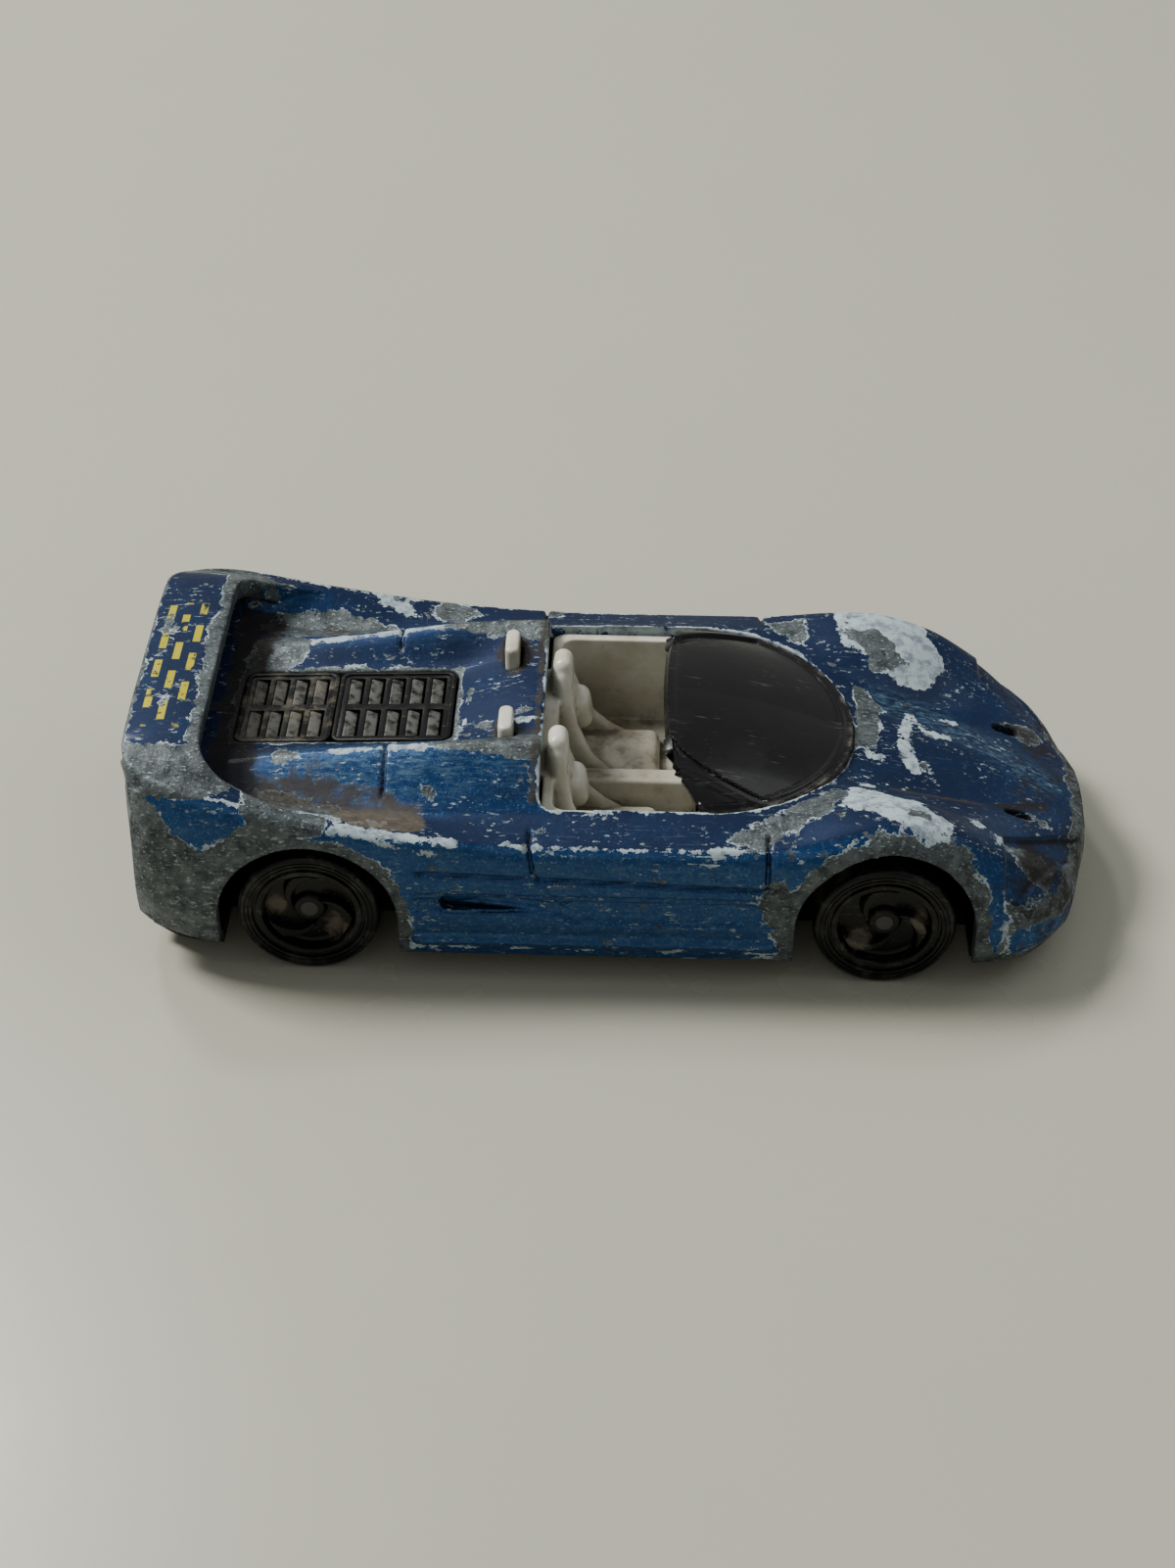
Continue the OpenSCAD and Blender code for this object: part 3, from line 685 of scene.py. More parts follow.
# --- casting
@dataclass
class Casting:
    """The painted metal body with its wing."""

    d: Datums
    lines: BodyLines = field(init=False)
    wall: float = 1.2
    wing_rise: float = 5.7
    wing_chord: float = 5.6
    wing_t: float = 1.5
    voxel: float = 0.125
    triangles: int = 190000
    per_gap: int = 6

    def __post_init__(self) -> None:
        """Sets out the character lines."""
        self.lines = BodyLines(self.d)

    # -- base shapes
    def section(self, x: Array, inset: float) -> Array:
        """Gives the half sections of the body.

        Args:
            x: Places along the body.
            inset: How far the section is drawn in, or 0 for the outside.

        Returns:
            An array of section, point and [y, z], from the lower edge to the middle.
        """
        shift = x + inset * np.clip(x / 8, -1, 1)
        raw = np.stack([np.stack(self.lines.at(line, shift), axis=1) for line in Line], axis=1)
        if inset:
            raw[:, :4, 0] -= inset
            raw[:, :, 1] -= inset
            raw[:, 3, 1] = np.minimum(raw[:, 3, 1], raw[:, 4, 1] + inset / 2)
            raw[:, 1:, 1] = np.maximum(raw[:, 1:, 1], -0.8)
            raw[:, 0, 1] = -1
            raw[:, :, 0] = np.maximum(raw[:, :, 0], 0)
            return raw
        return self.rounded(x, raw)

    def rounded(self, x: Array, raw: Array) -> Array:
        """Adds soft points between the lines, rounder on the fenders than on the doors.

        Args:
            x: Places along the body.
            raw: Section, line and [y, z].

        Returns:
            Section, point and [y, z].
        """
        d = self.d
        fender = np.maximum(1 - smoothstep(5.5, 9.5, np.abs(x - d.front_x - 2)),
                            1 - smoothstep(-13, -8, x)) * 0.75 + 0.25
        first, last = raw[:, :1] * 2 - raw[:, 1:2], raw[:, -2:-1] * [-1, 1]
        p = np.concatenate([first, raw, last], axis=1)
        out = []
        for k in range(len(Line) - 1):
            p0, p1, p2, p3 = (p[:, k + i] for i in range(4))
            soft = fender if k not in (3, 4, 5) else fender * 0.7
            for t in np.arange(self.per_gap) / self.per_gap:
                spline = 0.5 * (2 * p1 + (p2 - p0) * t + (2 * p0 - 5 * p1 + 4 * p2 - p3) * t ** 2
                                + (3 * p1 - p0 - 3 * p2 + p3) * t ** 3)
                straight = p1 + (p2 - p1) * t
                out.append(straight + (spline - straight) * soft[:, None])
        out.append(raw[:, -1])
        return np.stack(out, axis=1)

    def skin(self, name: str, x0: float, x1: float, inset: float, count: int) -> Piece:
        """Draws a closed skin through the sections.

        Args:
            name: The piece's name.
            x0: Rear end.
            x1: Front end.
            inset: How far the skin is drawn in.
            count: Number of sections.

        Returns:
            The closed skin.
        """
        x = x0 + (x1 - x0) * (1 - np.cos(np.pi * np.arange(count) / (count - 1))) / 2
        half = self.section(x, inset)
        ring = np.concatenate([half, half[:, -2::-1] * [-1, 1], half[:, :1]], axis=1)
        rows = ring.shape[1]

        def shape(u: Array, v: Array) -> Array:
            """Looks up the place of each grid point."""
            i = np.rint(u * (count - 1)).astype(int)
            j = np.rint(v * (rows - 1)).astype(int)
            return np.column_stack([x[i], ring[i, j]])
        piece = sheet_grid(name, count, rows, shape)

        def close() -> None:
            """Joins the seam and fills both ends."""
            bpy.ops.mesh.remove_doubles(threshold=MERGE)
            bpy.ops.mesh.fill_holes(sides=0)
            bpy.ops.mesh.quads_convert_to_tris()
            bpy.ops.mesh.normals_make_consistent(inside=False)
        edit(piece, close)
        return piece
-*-
Exercise objective> Please repeat the listing exactly, with nothing left out.

Task output>
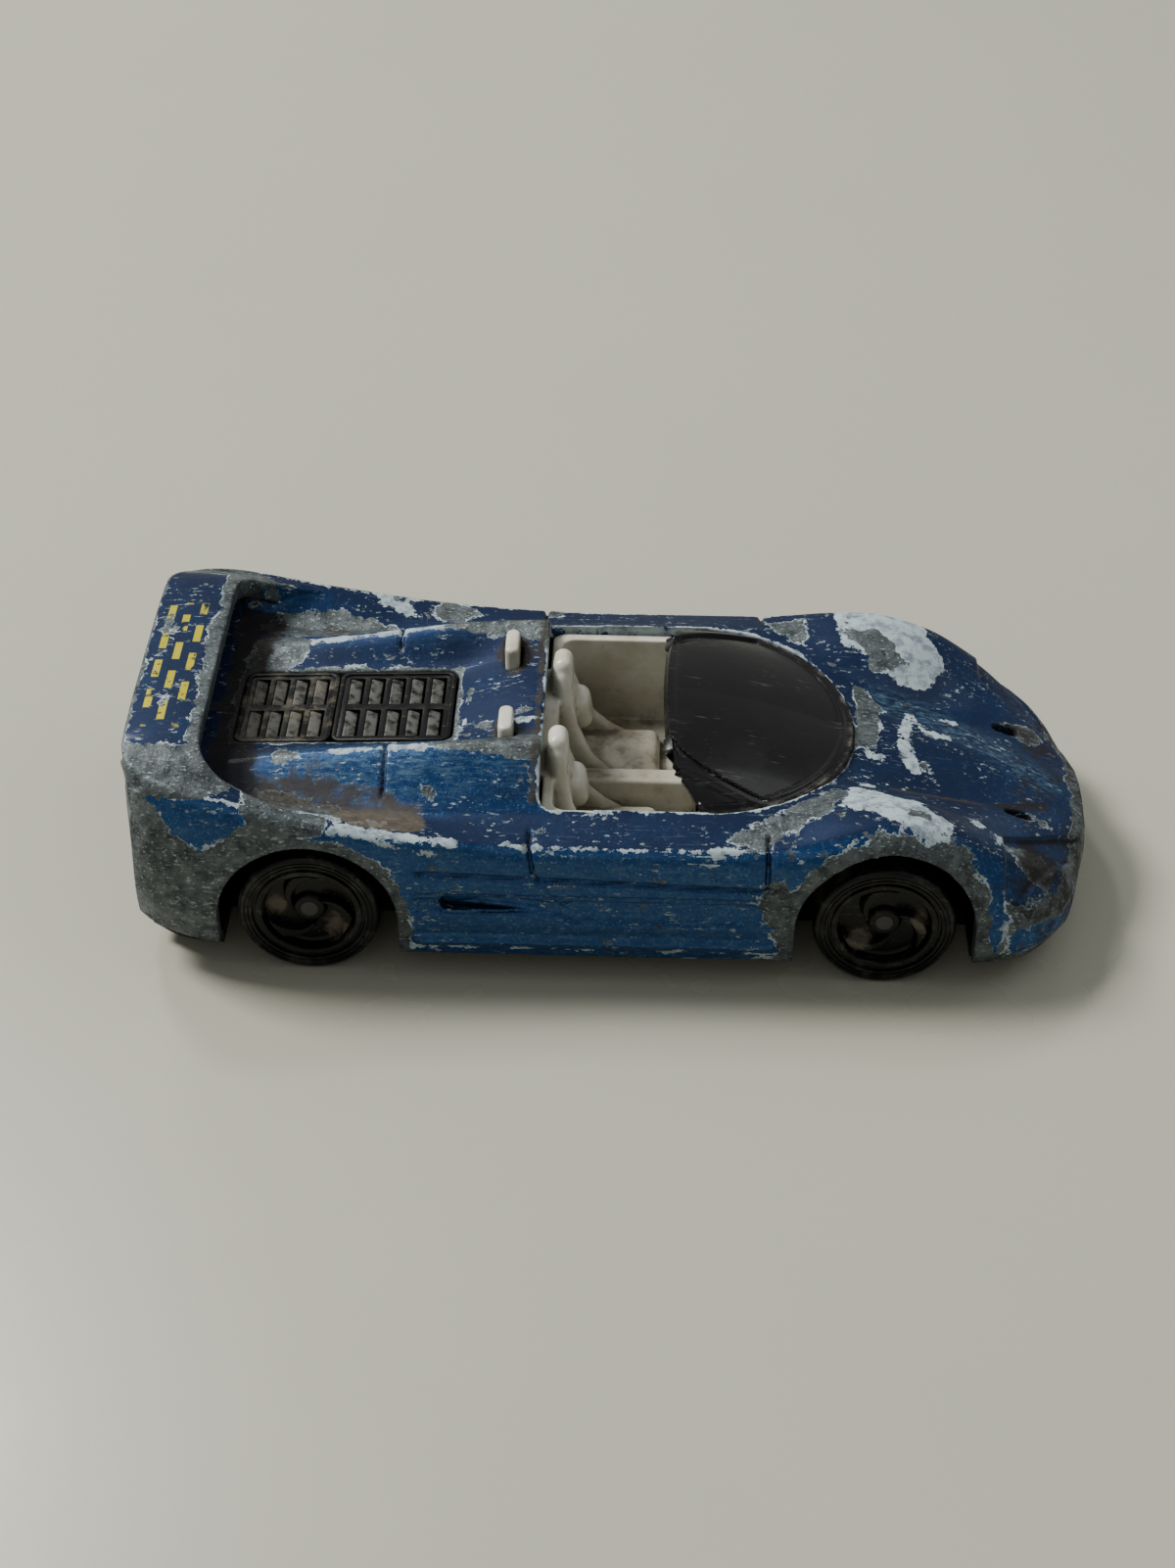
Continue the OpenSCAD and Blender code for this object: part 3, from line 685 of scene.py. More parts follow.
# --- casting
@dataclass
class Casting:
    """The painted metal body with its wing."""

    d: Datums
    lines: BodyLines = field(init=False)
    wall: float = 1.2
    wing_rise: float = 5.7
    wing_chord: float = 5.6
    wing_t: float = 1.5
    voxel: float = 0.125
    triangles: int = 190000
    per_gap: int = 6

    def __post_init__(self) -> None:
        """Sets out the character lines."""
        self.lines = BodyLines(self.d)

    # -- base shapes
    def section(self, x: Array, inset: float) -> Array:
        """Gives the half sections of the body.

        Args:
            x: Places along the body.
            inset: How far the section is drawn in, or 0 for the outside.

        Returns:
            An array of section, point and [y, z], from the lower edge to the middle.
        """
        shift = x + inset * np.clip(x / 8, -1, 1)
        raw = np.stack([np.stack(self.lines.at(line, shift), axis=1) for line in Line], axis=1)
        if inset:
            raw[:, :4, 0] -= inset
            raw[:, :, 1] -= inset
            raw[:, 3, 1] = np.minimum(raw[:, 3, 1], raw[:, 4, 1] + inset / 2)
            raw[:, 1:, 1] = np.maximum(raw[:, 1:, 1], -0.8)
            raw[:, 0, 1] = -1
            raw[:, :, 0] = np.maximum(raw[:, :, 0], 0)
            return raw
        return self.rounded(x, raw)

    def rounded(self, x: Array, raw: Array) -> Array:
        """Adds soft points between the lines, rounder on the fenders than on the doors.

        Args:
            x: Places along the body.
            raw: Section, line and [y, z].

        Returns:
            Section, point and [y, z].
        """
        d = self.d
        fender = np.maximum(1 - smoothstep(5.5, 9.5, np.abs(x - d.front_x - 2)),
                            1 - smoothstep(-13, -8, x)) * 0.75 + 0.25
        first, last = raw[:, :1] * 2 - raw[:, 1:2], raw[:, -2:-1] * [-1, 1]
        p = np.concatenate([first, raw, last], axis=1)
        out = []
        for k in range(len(Line) - 1):
            p0, p1, p2, p3 = (p[:, k + i] for i in range(4))
            soft = fender if k not in (3, 4, 5) else fender * 0.7
            for t in np.arange(self.per_gap) / self.per_gap:
                spline = 0.5 * (2 * p1 + (p2 - p0) * t + (2 * p0 - 5 * p1 + 4 * p2 - p3) * t ** 2
                                + (3 * p1 - p0 - 3 * p2 + p3) * t ** 3)
                straight = p1 + (p2 - p1) * t
                out.append(straight + (spline - straight) * soft[:, None])
        out.append(raw[:, -1])
        return np.stack(out, axis=1)

    def skin(self, name: str, x0: float, x1: float, inset: float, count: int) -> Piece:
        """Draws a closed skin through the sections.

        Args:
            name: The piece's name.
            x0: Rear end.
            x1: Front end.
            inset: How far the skin is drawn in.
            count: Number of sections.

        Returns:
            The closed skin.
        """
        x = x0 + (x1 - x0) * (1 - np.cos(np.pi * np.arange(count) / (count - 1))) / 2
        half = self.section(x, inset)
        ring = np.concatenate([half, half[:, -2::-1] * [-1, 1], half[:, :1]], axis=1)
        rows = ring.shape[1]

        def shape(u: Array, v: Array) -> Array:
            """Looks up the place of each grid point."""
            i = np.rint(u * (count - 1)).astype(int)
            j = np.rint(v * (rows - 1)).astype(int)
            return np.column_stack([x[i], ring[i, j]])
        piece = sheet_grid(name, count, rows, shape)

        def close() -> None:
            """Joins the seam and fills both ends."""
            bpy.ops.mesh.remove_doubles(threshold=MERGE)
            bpy.ops.mesh.fill_holes(sides=0)
            bpy.ops.mesh.quads_convert_to_tris()
            bpy.ops.mesh.normals_make_consistent(inside=False)
        edit(piece, close)
        return piece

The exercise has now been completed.